I’ve done this before with the .32 H&R cartridge by sandwiching No. 12 shot between cardboard disks and applying a heavy crimp and melted wax over the end of the loaded case. The concept worked perfectly; the problem was that the short .32 H&R case would just not contain enough shot to be seriously effective. For the .327 Federal Magnum cartridge, I had a different idea.
Like with the .32 H&R shotshells I loaded, I sharpened a case with a chamfering tool and used it to cookie-cut pieces of cardboard. Actually, instead of cardboard I used the thick backing off a writing tablet that measured .0027 inch thick. I primed each case with Remington Small Pistol primers and shoved the cardboard disk down on top of 5.0 grains of Ramshot True Blue powder. On top of the disk, I poured in 60 grains of No. 12 shot. (Nope, I didn’t bother to count how many shot make up 60 grains.) This left just enough room to seat a bullet in the case as a cap. For that I selected a Hornady 60-grain XTP bullet and seated it to an overall length of 1.442 inches with a good crimp. (The overall length for the factory .327 Federal cartridge is about 1.47 inches.)
What I created was sort of a duplex load that gives me 60 grains of shot and one 60-grain projectile at an average muzzle velocity of 1,065 fps. This might actually be a better option than the shotshell load CCI would offer, because not only would it work for snakes, but the little 60- grain bullet will also penetrate and expand in small game. It would even work for self-defense against humans or small, rabid or angry varmints because at that velocity, the 60-grain XTP will penetrate about 8 inches in 10 percent ordnance gelatin and expand to around .42 inch.
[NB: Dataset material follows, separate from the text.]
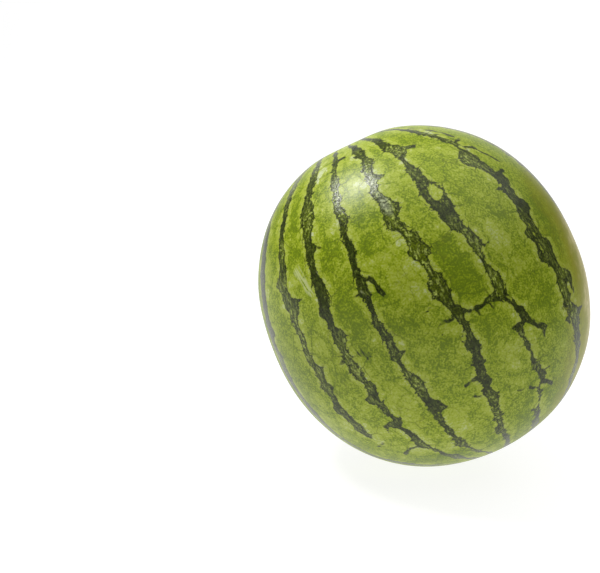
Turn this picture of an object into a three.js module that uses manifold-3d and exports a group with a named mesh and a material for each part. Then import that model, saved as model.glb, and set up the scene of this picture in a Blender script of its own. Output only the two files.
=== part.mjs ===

I placed an 8-inch Shoot-N-C circular target at 6 feet to test the load from my 4-inch Ruger GP 100. The Hornady 60-grain bullet impacted at point of aim, dead-center in the target. Inside the center, 2.5- inch circle, there were 47 hits from the No. 12 shot pellets. In the remaining portion of the target, there were an additional 182 holes. Had a wicked reptile been in the center of the target, there’s no way it could have survived. Actually, the effective kill zone probably spread a full 6 inches. Five more shots at the same type of targets produced near identical results. I also shot several fist-sized potatoes at the same distance and was rewarded with, if not mashed potatoes, a good start on hash browns.
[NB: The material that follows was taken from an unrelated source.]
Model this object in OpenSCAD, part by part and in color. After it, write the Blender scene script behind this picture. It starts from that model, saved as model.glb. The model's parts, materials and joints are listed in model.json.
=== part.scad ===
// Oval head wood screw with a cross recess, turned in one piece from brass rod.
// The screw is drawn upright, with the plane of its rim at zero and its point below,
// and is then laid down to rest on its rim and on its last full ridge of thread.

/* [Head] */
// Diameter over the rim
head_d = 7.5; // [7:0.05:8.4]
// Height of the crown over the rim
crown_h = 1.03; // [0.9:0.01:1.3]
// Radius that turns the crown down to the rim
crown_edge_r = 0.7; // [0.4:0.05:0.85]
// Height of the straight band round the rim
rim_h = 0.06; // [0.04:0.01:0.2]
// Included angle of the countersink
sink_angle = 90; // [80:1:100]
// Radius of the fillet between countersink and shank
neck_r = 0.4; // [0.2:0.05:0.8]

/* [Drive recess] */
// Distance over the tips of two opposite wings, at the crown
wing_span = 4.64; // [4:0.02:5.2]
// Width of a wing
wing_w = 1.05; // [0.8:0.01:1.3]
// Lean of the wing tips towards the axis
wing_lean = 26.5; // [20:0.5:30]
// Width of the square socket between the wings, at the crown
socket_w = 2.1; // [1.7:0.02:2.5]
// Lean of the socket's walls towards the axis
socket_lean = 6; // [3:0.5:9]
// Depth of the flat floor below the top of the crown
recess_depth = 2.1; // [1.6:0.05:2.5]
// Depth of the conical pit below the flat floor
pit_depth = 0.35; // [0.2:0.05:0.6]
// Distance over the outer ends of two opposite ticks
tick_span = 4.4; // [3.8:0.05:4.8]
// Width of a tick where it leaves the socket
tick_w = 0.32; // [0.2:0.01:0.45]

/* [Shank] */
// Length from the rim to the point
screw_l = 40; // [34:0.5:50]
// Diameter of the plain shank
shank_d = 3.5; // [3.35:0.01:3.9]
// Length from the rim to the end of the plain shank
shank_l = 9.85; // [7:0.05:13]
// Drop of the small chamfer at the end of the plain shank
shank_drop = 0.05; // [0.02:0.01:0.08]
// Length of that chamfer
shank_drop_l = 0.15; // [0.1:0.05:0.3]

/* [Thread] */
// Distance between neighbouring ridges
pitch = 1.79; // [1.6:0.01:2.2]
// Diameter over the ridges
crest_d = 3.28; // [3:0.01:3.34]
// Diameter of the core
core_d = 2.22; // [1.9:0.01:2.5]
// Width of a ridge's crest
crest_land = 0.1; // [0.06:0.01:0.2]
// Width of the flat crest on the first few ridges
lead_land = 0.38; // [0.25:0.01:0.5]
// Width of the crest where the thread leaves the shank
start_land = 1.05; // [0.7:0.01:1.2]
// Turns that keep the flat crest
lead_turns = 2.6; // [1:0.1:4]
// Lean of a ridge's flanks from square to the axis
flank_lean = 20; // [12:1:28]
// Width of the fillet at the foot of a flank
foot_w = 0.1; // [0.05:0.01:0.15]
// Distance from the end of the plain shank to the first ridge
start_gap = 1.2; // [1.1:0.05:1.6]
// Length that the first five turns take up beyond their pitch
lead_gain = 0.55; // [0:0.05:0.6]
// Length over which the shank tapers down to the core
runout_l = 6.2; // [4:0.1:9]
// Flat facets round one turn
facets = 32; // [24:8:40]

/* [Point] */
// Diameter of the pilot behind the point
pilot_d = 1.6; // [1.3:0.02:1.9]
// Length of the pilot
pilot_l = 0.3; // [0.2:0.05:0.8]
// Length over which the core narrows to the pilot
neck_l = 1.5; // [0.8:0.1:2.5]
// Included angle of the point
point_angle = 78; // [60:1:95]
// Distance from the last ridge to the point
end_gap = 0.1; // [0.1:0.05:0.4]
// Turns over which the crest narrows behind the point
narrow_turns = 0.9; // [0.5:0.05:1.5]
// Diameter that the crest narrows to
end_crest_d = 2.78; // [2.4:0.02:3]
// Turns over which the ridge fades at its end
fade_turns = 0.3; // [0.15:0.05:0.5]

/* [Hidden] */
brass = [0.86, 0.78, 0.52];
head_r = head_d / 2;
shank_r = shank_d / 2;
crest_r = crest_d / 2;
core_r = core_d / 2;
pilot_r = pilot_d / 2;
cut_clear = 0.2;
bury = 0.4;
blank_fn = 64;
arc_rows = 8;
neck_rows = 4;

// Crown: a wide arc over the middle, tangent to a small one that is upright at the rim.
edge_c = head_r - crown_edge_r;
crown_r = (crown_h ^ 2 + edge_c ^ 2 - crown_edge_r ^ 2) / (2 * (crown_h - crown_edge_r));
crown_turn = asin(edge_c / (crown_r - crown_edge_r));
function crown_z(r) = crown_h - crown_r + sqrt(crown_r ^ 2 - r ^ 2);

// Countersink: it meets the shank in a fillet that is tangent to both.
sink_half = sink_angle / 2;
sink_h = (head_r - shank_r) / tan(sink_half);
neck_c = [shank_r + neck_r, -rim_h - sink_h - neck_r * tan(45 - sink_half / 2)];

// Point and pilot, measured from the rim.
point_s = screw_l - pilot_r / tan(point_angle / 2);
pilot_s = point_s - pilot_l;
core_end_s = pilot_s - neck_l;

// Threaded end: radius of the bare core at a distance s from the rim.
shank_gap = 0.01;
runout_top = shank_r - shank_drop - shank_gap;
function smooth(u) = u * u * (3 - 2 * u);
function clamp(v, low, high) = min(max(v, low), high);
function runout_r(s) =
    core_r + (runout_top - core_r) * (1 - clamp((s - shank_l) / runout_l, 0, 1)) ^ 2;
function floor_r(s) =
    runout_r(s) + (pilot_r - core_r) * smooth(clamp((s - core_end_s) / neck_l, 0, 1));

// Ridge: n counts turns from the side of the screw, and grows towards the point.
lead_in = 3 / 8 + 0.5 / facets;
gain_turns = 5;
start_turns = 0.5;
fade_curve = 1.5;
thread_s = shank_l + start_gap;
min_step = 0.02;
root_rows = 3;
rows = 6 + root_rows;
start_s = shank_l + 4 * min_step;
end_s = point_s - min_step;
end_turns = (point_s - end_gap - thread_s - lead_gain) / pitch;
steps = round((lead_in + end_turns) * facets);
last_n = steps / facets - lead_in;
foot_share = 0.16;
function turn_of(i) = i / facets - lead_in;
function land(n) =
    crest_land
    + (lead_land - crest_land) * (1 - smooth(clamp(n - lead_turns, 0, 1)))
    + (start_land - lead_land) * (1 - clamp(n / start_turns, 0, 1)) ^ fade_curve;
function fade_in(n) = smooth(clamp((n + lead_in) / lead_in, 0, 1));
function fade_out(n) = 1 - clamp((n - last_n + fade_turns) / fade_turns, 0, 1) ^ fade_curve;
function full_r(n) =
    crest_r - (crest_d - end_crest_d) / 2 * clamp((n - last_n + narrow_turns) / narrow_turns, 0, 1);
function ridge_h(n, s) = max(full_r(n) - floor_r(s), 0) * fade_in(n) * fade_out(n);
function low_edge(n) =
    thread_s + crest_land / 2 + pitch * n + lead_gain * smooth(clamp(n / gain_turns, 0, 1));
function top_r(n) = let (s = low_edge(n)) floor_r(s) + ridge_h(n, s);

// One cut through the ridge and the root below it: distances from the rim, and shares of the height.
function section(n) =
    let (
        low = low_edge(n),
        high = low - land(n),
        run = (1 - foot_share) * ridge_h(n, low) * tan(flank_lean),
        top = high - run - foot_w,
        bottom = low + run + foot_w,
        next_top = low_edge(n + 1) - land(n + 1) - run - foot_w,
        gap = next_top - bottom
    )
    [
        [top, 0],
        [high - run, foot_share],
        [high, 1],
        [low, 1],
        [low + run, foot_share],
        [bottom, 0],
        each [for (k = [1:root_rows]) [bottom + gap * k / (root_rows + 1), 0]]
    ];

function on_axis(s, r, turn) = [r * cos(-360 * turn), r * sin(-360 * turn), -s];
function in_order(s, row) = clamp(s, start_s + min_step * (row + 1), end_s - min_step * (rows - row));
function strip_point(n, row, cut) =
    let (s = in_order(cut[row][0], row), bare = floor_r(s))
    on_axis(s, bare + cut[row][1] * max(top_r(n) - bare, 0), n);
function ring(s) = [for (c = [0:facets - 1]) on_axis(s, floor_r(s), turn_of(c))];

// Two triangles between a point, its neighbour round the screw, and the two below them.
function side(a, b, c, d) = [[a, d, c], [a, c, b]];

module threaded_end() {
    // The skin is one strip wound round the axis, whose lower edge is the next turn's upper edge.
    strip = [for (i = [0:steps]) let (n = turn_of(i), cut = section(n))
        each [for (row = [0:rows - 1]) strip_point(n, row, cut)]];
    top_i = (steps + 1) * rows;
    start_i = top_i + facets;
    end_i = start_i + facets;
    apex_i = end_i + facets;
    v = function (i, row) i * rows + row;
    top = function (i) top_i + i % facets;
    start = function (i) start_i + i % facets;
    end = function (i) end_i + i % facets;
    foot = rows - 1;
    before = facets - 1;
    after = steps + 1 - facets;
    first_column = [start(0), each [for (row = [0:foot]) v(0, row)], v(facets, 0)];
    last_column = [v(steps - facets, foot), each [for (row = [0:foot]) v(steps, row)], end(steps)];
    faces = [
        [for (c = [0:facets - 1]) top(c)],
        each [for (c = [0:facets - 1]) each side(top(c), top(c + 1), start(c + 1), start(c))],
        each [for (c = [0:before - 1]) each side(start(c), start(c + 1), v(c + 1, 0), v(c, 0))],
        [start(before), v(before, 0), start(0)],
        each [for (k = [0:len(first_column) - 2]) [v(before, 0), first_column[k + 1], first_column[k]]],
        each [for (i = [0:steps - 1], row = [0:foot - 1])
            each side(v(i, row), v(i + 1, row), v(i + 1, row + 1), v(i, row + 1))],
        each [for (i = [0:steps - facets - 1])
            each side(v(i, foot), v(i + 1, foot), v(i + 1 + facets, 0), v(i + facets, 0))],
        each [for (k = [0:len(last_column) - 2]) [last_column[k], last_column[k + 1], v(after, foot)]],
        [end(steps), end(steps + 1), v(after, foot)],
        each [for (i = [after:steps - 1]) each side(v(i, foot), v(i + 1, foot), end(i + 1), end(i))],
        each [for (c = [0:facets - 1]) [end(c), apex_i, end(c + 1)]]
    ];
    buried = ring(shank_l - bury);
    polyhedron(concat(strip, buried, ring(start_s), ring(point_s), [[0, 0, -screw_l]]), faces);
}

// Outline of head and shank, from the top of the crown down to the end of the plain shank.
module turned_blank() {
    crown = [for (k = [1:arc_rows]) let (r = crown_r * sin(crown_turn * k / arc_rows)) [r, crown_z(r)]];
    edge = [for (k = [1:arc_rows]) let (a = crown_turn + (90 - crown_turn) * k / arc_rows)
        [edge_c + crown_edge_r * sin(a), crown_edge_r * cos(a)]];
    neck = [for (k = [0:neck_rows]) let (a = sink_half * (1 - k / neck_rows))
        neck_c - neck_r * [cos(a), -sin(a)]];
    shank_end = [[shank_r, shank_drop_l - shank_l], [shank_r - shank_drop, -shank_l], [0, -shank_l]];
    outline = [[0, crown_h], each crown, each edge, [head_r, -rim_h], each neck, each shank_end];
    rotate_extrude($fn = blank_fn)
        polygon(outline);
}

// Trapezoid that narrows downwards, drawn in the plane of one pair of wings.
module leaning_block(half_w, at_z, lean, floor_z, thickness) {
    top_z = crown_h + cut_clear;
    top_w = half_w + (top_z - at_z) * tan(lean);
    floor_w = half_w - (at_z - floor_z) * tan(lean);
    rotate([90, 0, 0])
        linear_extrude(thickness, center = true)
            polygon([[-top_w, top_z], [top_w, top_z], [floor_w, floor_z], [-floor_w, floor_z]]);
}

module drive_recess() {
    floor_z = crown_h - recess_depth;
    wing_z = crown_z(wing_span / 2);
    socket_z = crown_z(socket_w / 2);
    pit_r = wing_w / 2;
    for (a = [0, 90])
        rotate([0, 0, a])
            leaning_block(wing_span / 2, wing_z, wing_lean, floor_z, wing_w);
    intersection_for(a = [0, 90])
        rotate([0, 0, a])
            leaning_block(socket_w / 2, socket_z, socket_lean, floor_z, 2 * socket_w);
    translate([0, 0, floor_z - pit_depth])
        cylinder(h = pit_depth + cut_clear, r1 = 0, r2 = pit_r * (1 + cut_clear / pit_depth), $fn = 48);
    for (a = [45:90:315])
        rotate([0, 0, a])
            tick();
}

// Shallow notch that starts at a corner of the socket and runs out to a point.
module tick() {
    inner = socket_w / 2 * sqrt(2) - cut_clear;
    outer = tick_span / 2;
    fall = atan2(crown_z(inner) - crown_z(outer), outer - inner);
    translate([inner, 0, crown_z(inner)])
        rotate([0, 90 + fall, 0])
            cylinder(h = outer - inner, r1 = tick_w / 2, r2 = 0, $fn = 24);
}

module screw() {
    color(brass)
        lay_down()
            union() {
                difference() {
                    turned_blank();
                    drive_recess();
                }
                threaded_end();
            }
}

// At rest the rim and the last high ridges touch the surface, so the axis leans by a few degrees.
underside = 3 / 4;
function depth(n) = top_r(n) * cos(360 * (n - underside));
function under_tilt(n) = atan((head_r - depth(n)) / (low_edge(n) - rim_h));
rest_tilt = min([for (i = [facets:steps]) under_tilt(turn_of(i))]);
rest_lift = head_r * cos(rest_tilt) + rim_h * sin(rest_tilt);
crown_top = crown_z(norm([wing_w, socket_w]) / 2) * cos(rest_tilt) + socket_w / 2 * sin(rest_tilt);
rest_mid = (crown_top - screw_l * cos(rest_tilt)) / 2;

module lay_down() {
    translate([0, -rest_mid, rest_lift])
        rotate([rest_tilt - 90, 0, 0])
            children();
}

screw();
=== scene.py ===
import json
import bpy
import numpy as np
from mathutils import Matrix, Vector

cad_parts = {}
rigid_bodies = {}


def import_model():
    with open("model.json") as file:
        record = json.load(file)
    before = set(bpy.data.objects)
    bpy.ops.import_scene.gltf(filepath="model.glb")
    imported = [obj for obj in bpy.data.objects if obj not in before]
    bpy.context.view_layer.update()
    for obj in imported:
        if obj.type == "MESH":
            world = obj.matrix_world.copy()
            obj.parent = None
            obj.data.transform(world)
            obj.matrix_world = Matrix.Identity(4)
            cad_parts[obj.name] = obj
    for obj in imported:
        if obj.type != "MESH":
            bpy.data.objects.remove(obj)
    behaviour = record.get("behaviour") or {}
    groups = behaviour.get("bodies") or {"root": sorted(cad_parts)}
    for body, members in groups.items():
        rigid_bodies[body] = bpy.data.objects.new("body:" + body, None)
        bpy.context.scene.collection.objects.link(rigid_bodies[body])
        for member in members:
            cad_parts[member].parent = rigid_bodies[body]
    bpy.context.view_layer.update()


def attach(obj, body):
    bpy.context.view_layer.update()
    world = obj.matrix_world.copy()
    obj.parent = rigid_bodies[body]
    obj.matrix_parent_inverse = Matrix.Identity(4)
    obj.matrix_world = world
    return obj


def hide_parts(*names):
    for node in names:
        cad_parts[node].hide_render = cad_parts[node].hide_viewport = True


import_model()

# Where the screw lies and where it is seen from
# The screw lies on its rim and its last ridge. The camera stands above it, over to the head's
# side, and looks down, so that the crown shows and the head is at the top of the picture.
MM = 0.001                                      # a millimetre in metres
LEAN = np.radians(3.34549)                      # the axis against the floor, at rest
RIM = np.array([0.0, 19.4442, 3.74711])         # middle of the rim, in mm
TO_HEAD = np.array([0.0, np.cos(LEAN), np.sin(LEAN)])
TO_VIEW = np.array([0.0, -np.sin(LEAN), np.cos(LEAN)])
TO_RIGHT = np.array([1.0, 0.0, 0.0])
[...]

The CCI 9mm shotshell loads have a 58-grain payload of No. 12s and the .40 S&W, 88 grains of No. 9s. The .357 load pushes 100 grains of No. 9s, and the larger calibers, 100 grains plus. Most of CCI’s shotshell loads use No. 9 shot, but I like the denser pattern the smaller shot throws. Either has enough power to penetrate a snake’s head. My duplex .327 Federal Magnum load has a total payload of 120 grains and offers the benefit of a true bullet in the midst of a cloud of reptile shredding shot. Even if CCI offers a standard shotshell load in its customary plastic capsules, I’m not sure it would be any deadlier to snakes than, or as versatile as, my concoction. Maybe CCI’s best bet would be to duplicate my load using the 60-grain, .312-caliber Speer Gold Dot bullet since both CCI and Speer are owned by ATK. Regardless, you can bet that until something better comes along I’ll be carrying two or three of these duplex handloads in one of my .327 Federal revolvers, probably backed up with four, five or six – depending on the revolver – single bullet loads anytime I’m in the field. Why? Mostly because I loathe poisonous snakes and don’t go about unarmed in the wild.